One book I probably will be reading front to back is Seymour Phillips' upcoming Edward II (though the man could have had the decency to publish it when I was researching The Traitor's Wife instead of waiting). And my husband has been advised in no uncertain terms that I want Christopher Wilkins' biography of Edward Woodville for my birthday. It has its "look inside" feature activated at Amazon UK, so take a peek-I certainly have been!

Monday, November 02, 2009

A Winner!

Congratulations to Julianne Douglas, who will be receiving a copy of The Traitor's Wife! Hope you enjoy it, Julianne!

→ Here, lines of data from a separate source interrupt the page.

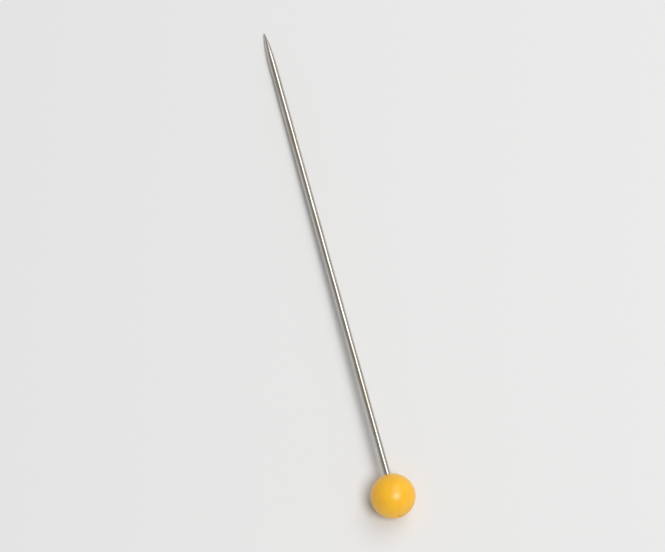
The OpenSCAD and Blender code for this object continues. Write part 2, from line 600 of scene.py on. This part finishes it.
def makeFloor(look):
    half = look["floorWidth"] / 2
    corners = [(-half, -half, 0), (half, -half, 0), (half, half, 0), (-half, half, 0)]
    mesh = bpy.data.meshes.new("floor")
    mesh.from_pydata(corners, [], [(0, 1, 2, 3)])
    material = bpy.data.materials.new("paleFloor")
    material.use_nodes = True
    material.node_tree.nodes.clear()
    surfaced(Flow(material.node_tree), {
        "Base Color": look["floorColour"],
        "Roughness": look["floorRoughness"],
        "IOR": look["floorIOR"],
    })
    mesh.materials.append(material)
    floor = bpy.data.objects.new("floor", mesh)
    bpy.context.scene.collection.objects.link(floor)


def makeSky(look):
    world = bpy.data.worlds.new("studio")
    bpy.context.scene.world = world
    world.use_nodes = True
    world.node_tree.nodes.clear()
    z = Flow(world.node_tree).node("ShaderNodeTexCoord", output="Generated").split()[2]
    colour = z.step(0.05, 0.9).blend(look["horizon"], look["zenith"])
    light = z.node("ShaderNodeBackground", inputs={"Color": colour, "Strength": 1})
    light.node("ShaderNodeOutputWorld", inputs={"Surface": light})


# Puts a lamp or the camera on a line from the target, looking back along it with the pin upright
def aimed(name, data, towards, distance):
    sideways = upward.cross(towards).normalized()
    facing = Matrix((sideways, towards.cross(sideways), towards)).transposed()
    thing = bpy.data.objects.new(name, data)
    thing.matrix_world = Matrix.Translation(target + towards * distance) @ facing.to_4x4()
    bpy.context.scene.collection.objects.link(thing)
    return thing


def makeCamera(look):
    camera = bpy.data.cameras.new("camera")
    camera.lens = look["lens"]
    camera.clip_start = look["clipStart"]
    bpy.context.scene.camera = aimed("camera", camera, toCamera, look["distance"])


def makeLamp(name, look):
    light = bpy.data.lights.new(name, "AREA")
    light.shape = "ELLIPSE"
    light.size, light.size_y = look["size"]
    light.energy = look["power"]
    sideways = right * math.tan(math.radians(look["right"]))
    past = upward * math.tan(math.radians(look["up"]))
    aimed(name, light, (toCamera + sideways + past).normalized(), look["distance"])


makeFloor(studio)
makeSky(studio)
makeCamera(studio)
for name, look in lamps.items():
    makeLamp(name, look)
bpy.context.scene.view_settings.view_transform = "Standard"
print("Set the studio")
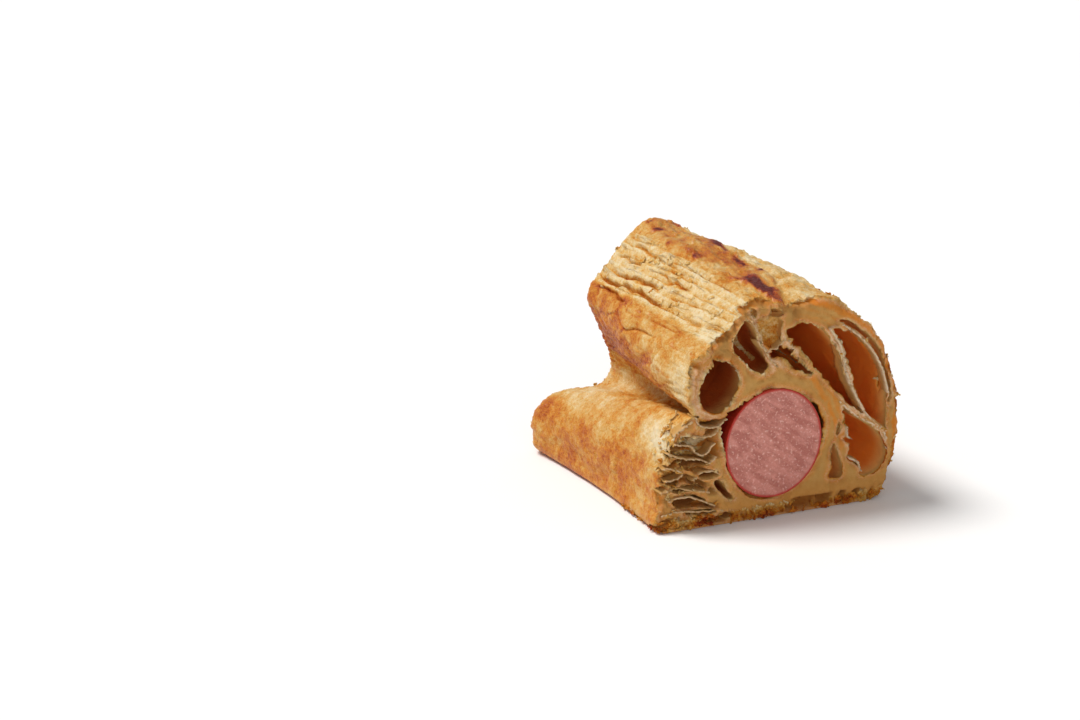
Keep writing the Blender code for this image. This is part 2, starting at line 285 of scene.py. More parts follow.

While I'm here, I'd like to remember Henry Stafford, Duke of Buckingham, the co-narrator and hero (antihero if you will) of my forthcoming novel, The Stolen Crown. Henry was executed at Salisbury on November 2, 1483, for his role in the rebellion against Richard III that bears his name. Henry's own motives for rebelling against the man he helped to bring to power will probably never be known, but it's worth pointing out that for the men of lesser rank who were planning the rebellion weeks before Buckingham himself joined the conspiracy, the initial objective was to restore Edward V to the throne. Some of these men might have been motivated by self-interest, but many others had lost nothing materially by Richard's seizure of the throne; a number of the rebels, indeed, had gained at the hands of Richard III. For these members of the gentry, loyalty to the memory of Edward IV, and their belief that Richard had acted wrongly in deposing his son, drove their actions. To me, these brave men were the heroes of 1483.